** START OF Dataset section **

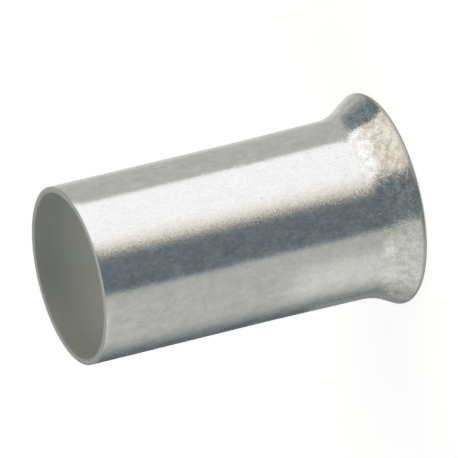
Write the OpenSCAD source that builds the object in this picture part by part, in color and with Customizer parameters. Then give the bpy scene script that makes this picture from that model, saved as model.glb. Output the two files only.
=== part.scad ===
// Wire ferrule: an uninsulated end sleeve of tin-plated copper for stranded conductors.
// It is one seamless tube, cut square at the end that enters the terminal and flared at
// the end where the conductor goes in. The wall keeps its thickness all the way through
// the flare. The sleeve stands on its flared lip, with its axis along +Z and the origin
// at the centre of the circle that the lip stands on.

/* [Tube] */
// Length over all, from the seat of the flared lip to the cut end
sleeve_l = 12; // [8:0.5:20]
// Diameter of the straight bore that takes the stripped conductor
bore_d = 5.9; // [4:0.1:12]
// Thickness of the wall
wall = 0.22; // [0.15:0.01:0.4]
// Rounding of the two edges at the cut end
edge_r = 0.05; // [0.02:0.01:0.06]

/* [Flared mouth] */
// How far the lip stands out beyond the straight barrel, on the radius
lip_reach = 0.61; // [0.5:0.01:1.2]
// Slope of the flare's cone, measured from the axis
flare_angle = 30; // [26:1:40]
// Outside radius of the neck, where the barrel turns into the cone
neck_r = 2; // [1:0.1:2.6]
// Depth of the flat seat on the rounded lip
seat_depth = 0.02; // [0.01:0.005:0.04]

/* [Relief] */
// Distance from the seat to where the tube starts to open towards the flare
relief_l = 5; // [3:0.2:7]
// Slope of that slow opening, measured from the axis
relief_angle = 0.7; // [0.4:0.1:1.4]

/* [Hidden] */
$fn = 120;

// How far a straight wall and an arc run into each other, so that they cross and don't just touch
bite = 0.0001;

bore_r = bore_d / 2;
barrel_r = bore_r + wall;
straight_top = sleeve_l - edge_r;

// Direction down a wall that slopes outwards by an angle, and the normal on its outside
function down(angle) = [sin(angle), -cos(angle)];
function outside(angle) = [cos(angle), sin(angle)];

// Where two outside lines meet: one runs down from p at slope a, the other ends at q at slope b
function meet(p, a, q, b) = q + down(b) * cross(q - p, down(a)) / cross(down(a), down(b));

// The lip's rounded edge has this centre, on the middle of the wall
lip_c = [barrel_r + lip_reach - wall / 2, wall / 2 - seat_depth];
lip_outside = lip_c + outside(flare_angle) * wall / 2;

// The neck is an arc that runs out of the relief and into the cone without a step
relief_outside = [barrel_r, relief_l];
neck_corner = meet(relief_outside, relief_angle, lip_outside, flare_angle);
neck_c = neck_corner
    + outside((flare_angle + relief_angle) / 2) * neck_r / cos((flare_angle - relief_angle) / 2);

// Everything within the surface that lies at a depth below the outside of the wall, in
// section: barrel, relief, neck and cone, carried past the cut end and the lip by a length
module within(depth, past) {
    top = straight_top + past;
    cone_end = lip_outside - outside(flare_angle) * depth + down(flare_angle) * past;
    floor_end = cone_end - outside(flare_angle) * 2 * wall;
    arc_r = neck_r + depth;
    difference() {
        polygon([
            [0, floor_end.y],
            floor_end,
            cone_end,
            neck_c - outside(flare_angle) * (arc_r - bite),
            neck_c,
            neck_c - outside(relief_angle) * (arc_r - bite),
            relief_outside - outside(relief_angle / 2) * depth / cos(relief_angle / 2),
            [barrel_r - depth, top],
            [0, top]
        ]);
        translate(neck_c)
            circle(r = arc_r);
    }
}

// The square-cut end with both of its edges rounded, in section
module cut_end() {
    translate([bore_r + edge_r, straight_top - edge_r])
        square([wall - 2 * edge_r, 2 * edge_r]);
    for (r = [bore_r + edge_r, barrel_r - edge_r])
        translate([r, straight_top])
            circle(r = edge_r);
}

// The wall from end to end, in section, with the lip cut flat where the sleeve stands
module wall_section() {
    difference() {
        union() {
            difference() {
                within(0, 0);
                within(wall, wall);
            }
            cut_end();
            translate(lip_c)
                circle(r = wall / 2 + bite);
        }
        translate([0, -wall])
            square([lip_c.x + wall, wall]);
    }
}

module sleeve() {
    color("gainsboro")
        rotate_extrude()
            wall_section();
}

sleeve();
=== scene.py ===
# Wire ferrule: a drawn copper end sleeve, tin plated, standing on its flared mouth.
import math
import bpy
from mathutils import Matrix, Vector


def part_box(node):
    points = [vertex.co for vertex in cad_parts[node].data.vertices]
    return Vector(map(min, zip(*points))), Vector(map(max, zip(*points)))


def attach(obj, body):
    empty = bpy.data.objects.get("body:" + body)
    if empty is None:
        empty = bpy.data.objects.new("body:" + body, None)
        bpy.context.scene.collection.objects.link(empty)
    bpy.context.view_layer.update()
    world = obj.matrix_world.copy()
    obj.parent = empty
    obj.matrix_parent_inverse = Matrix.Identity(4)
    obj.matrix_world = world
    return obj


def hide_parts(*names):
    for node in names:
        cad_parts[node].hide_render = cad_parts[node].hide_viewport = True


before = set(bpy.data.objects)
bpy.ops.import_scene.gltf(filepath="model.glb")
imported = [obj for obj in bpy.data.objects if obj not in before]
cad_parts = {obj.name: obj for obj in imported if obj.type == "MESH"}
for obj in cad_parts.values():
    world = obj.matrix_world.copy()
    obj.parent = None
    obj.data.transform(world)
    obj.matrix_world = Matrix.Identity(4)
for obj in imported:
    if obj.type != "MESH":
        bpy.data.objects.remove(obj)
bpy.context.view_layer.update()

from types import SimpleNamespace

import bpy
from mathutils import Matrix, Vector

MM = 0.001

# ---------------------------------------------------------------- sizes of the sleeve, in metres

sleeve_low, sleeve_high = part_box("sleeve")
SLEEVE_LENGTH = sleeve_high.z
MOUTH_RADIUS = sleeve_high.x
WALL = 0.22 * MM
BARREL_RADIUS = 3.17 * MM
BORE_RADIUS = BARREL_RADIUS - WALL
CUT_EDGE_RADIUS = 0.05 * MM
SEAT_DEPTH = 0.02 * MM
FLARE_ANGLE = math.radians(30)
NECK_RADIUS = 2.0 * MM
RELIEF_LENGTH = 5.0 * MM
RELIEF_ANGLE = math.radians(0.7)
RELIEF_BLEND = 30 * MM
SEAM_GAP = 0.001 * MM


def down(angle):
    """Direction in the section that runs towards the mouth and leans outward by this angle."""
    return Vector((math.sin(angle), -math.cos(angle)))


def outside(angle):
    """Direction that leaves the outer face of a wall with this lean."""
    return Vector((math.cos(angle), math.sin(angle)))


def meet(p, p_angle, q, q_angle):
    """Point where the wall line through p meets the wall line through q."""
    gap = q - p
    away, along = down(p_angle), down(q_angle)
    return q + along * (gap.x * away.y - gap.y * away.x) / (away.x * along.y - away.y * along.x)


def wall_corners():
    """Corners of the wall's section as (radius, height, rounding), from the lip up the outside."""
    lip_centre = Vector((MOUTH_RADIUS - WALL / 2, WALL / 2 - SEAT_DEPTH))
    lip_end = lip_centre + down(FLARE_ANGLE) * WALL / 2
    half_wall = outside(FLARE_ANGLE) * WALL / 2
    corners = []
    for depth, past in ((0.0, 0.0), (WALL, WALL)):
        barrel = Vector((BARREL_RADIUS - depth, RELIEF_LENGTH))
        relief = barrel + Vector((0, -depth * math.tan(RELIEF_ANGLE / 2)))
        cone = lip_centre + half_wall * (1 if depth == 0 else -1)
        neck = meet(relief, RELIEF_ANGLE, cone, FLARE_ANGLE)
        lip = lip_end + half_wall * (1 if depth == 0 else -1)
        side = [
            (lip, WALL / 2),
            (neck, NECK_RADIUS + past),
            (relief, RELIEF_BLEND),
            (Vector((barrel.x, SLEEVE_LENGTH)), CUT_EDGE_RADIUS),
        ]
        corners += side if depth == 0 else side[::-1]
    return corners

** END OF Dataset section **

Output the complete data exactly as written.

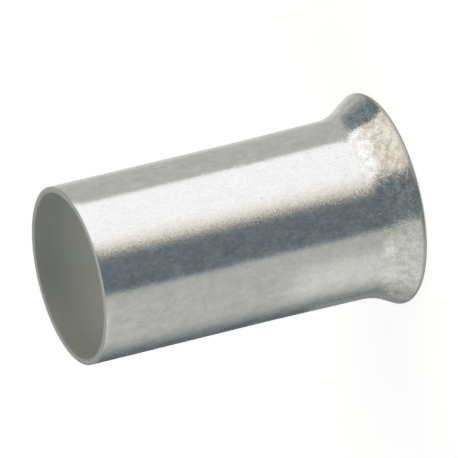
Write the OpenSCAD source that builds the object in this picture part by part, in color and with Customizer parameters. Then give the bpy scene script that makes this picture from that model, saved as model.glb. Output the two files only.
=== part.scad ===
// Wire ferrule: an uninsulated end sleeve of tin-plated copper for stranded conductors.
// It is one seamless tube, cut square at the end that enters the terminal and flared at
// the end where the conductor goes in. The wall keeps its thickness all the way through
// the flare. The sleeve stands on its flared lip, with its axis along +Z and the origin
// at the centre of the circle that the lip stands on.

/* [Tube] */
// Length over all, from the seat of the flared lip to the cut end
sleeve_l = 12; // [8:0.5:20]
// Diameter of the straight bore that takes the stripped conductor
bore_d = 5.9; // [4:0.1:12]
// Thickness of the wall
wall = 0.22; // [0.15:0.01:0.4]
// Rounding of the two edges at the cut end
edge_r = 0.05; // [0.02:0.01:0.06]

/* [Flared mouth] */
// How far the lip stands out beyond the straight barrel, on the radius
lip_reach = 0.61; // [0.5:0.01:1.2]
// Slope of the flare's cone, measured from the axis
flare_angle = 30; // [26:1:40]
// Outside radius of the neck, where the barrel turns into the cone
neck_r = 2; // [1:0.1:2.6]
// Depth of the flat seat on the rounded lip
seat_depth = 0.02; // [0.01:0.005:0.04]

/* [Relief] */
// Distance from the seat to where the tube starts to open towards the flare
relief_l = 5; // [3:0.2:7]
// Slope of that slow opening, measured from the axis
relief_angle = 0.7; // [0.4:0.1:1.4]

/* [Hidden] */
$fn = 120;

// How far a straight wall and an arc run into each other, so that they cross and don't just touch
bite = 0.0001;

bore_r = bore_d / 2;
barrel_r = bore_r + wall;
straight_top = sleeve_l - edge_r;

// Direction down a wall that slopes outwards by an angle, and the normal on its outside
function down(angle) = [sin(angle), -cos(angle)];
function outside(angle) = [cos(angle), sin(angle)];

// Where two outside lines meet: one runs down from p at slope a, the other ends at q at slope b
function meet(p, a, q, b) = q + down(b) * cross(q - p, down(a)) / cross(down(a), down(b));

// The lip's rounded edge has this centre, on the middle of the wall
lip_c = [barrel_r + lip_reach - wall / 2, wall / 2 - seat_depth];
lip_outside = lip_c + outside(flare_angle) * wall / 2;

// The neck is an arc that runs out of the relief and into the cone without a step
relief_outside = [barrel_r, relief_l];
neck_corner = meet(relief_outside, relief_angle, lip_outside, flare_angle);
neck_c = neck_corner
    + outside((flare_angle + relief_angle) / 2) * neck_r / cos((flare_angle - relief_angle) / 2);

// Everything within the surface that lies at a depth below the outside of the wall, in
// section: barrel, relief, neck and cone, carried past the cut end and the lip by a length
module within(depth, past) {
    top = straight_top + past;
    cone_end = lip_outside - outside(flare_angle) * depth + down(flare_angle) * past;
    floor_end = cone_end - outside(flare_angle) * 2 * wall;
    arc_r = neck_r + depth;
    difference() {
        polygon([
            [0, floor_end.y],
            floor_end,
            cone_end,
            neck_c - outside(flare_angle) * (arc_r - bite),
            neck_c,
            neck_c - outside(relief_angle) * (arc_r - bite),
            relief_outside - outside(relief_angle / 2) * depth / cos(relief_angle / 2),
            [barrel_r - depth, top],
            [0, top]
        ]);
        translate(neck_c)
            circle(r = arc_r);
    }
}

// The square-cut end with both of its edges rounded, in section
module cut_end() {
    translate([bore_r + edge_r, straight_top - edge_r])
        square([wall - 2 * edge_r, 2 * edge_r]);
    for (r = [bore_r + edge_r, barrel_r - edge_r])
        translate([r, straight_top])
            circle(r = edge_r);
}

// The wall from end to end, in section, with the lip cut flat where the sleeve stands
module wall_section() {
    difference() {
        union() {
            difference() {
                within(0, 0);
                within(wall, wall);
            }
            cut_end();
            translate(lip_c)
                circle(r = wall / 2 + bite);
        }
        translate([0, -wall])
            square([lip_c.x + wall, wall]);
    }
}

module sleeve() {
    color("gainsboro")
        rotate_extrude()
            wall_section();
}

sleeve();
=== scene.py ===
# Wire ferrule: a drawn copper end sleeve, tin plated, standing on its flared mouth.
import math
import bpy
from mathutils import Matrix, Vector


def part_box(node):
    points = [vertex.co for vertex in cad_parts[node].data.vertices]
    return Vector(map(min, zip(*points))), Vector(map(max, zip(*points)))


def attach(obj, body):
    empty = bpy.data.objects.get("body:" + body)
    if empty is None:
        empty = bpy.data.objects.new("body:" + body, None)
        bpy.context.scene.collection.objects.link(empty)
    bpy.context.view_layer.update()
    world = obj.matrix_world.copy()
    obj.parent = empty
    obj.matrix_parent_inverse = Matrix.Identity(4)
    obj.matrix_world = world
    return obj


def hide_parts(*names):
    for node in names:
        cad_parts[node].hide_render = cad_parts[node].hide_viewport = True


before = set(bpy.data.objects)
bpy.ops.import_scene.gltf(filepath="model.glb")
imported = [obj for obj in bpy.data.objects if obj not in before]
cad_parts = {obj.name: obj for obj in imported if obj.type == "MESH"}
for obj in cad_parts.values():
    world = obj.matrix_world.copy()
    obj.parent = None
    obj.data.transform(world)
    obj.matrix_world = Matrix.Identity(4)
for obj in imported:
    if obj.type != "MESH":
        bpy.data.objects.remove(obj)
bpy.context.view_layer.update()

from types import SimpleNamespace

import bpy
from mathutils import Matrix, Vector

MM = 0.001

# ---------------------------------------------------------------- sizes of the sleeve, in metres

sleeve_low, sleeve_high = part_box("sleeve")
SLEEVE_LENGTH = sleeve_high.z
MOUTH_RADIUS = sleeve_high.x
WALL = 0.22 * MM
BARREL_RADIUS = 3.17 * MM
BORE_RADIUS = BARREL_RADIUS - WALL
CUT_EDGE_RADIUS = 0.05 * MM
SEAT_DEPTH = 0.02 * MM
FLARE_ANGLE = math.radians(30)
NECK_RADIUS = 2.0 * MM
RELIEF_LENGTH = 5.0 * MM
RELIEF_ANGLE = math.radians(0.7)
RELIEF_BLEND = 30 * MM
SEAM_GAP = 0.001 * MM


def down(angle):
    """Direction in the section that runs towards the mouth and leans outward by this angle."""
    return Vector((math.sin(angle), -math.cos(angle)))


def outside(angle):
    """Direction that leaves the outer face of a wall with this lean."""
    return Vector((math.cos(angle), math.sin(angle)))


def meet(p, p_angle, q, q_angle):
    """Point where the wall line through p meets the wall line through q."""
    gap = q - p
    away, along = down(p_angle), down(q_angle)
    return q + along * (gap.x * away.y - gap.y * away.x) / (away.x * along.y - away.y * along.x)


def wall_corners():
    """Corners of the wall's section as (radius, height, rounding), from the lip up the outside."""
    lip_centre = Vector((MOUTH_RADIUS - WALL / 2, WALL / 2 - SEAT_DEPTH))
    lip_end = lip_centre + down(FLARE_ANGLE) * WALL / 2
    half_wall = outside(FLARE_ANGLE) * WALL / 2
    corners = []
    for depth, past in ((0.0, 0.0), (WALL, WALL)):
        barrel = Vector((BARREL_RADIUS - depth, RELIEF_LENGTH))
        relief = barrel + Vector((0, -depth * math.tan(RELIEF_ANGLE / 2)))
        cone = lip_centre + half_wall * (1 if depth == 0 else -1)
        neck = meet(relief, RELIEF_ANGLE, cone, FLARE_ANGLE)
        lip = lip_end + half_wall * (1 if depth == 0 else -1)
        side = [
            (lip, WALL / 2),
            (neck, NECK_RADIUS + past),
            (relief, RELIEF_BLEND),
            (Vector((barrel.x, SLEEVE_LENGTH)), CUT_EDGE_RADIUS),
        ]
        corners += side if depth == 0 else side[::-1]
    return corners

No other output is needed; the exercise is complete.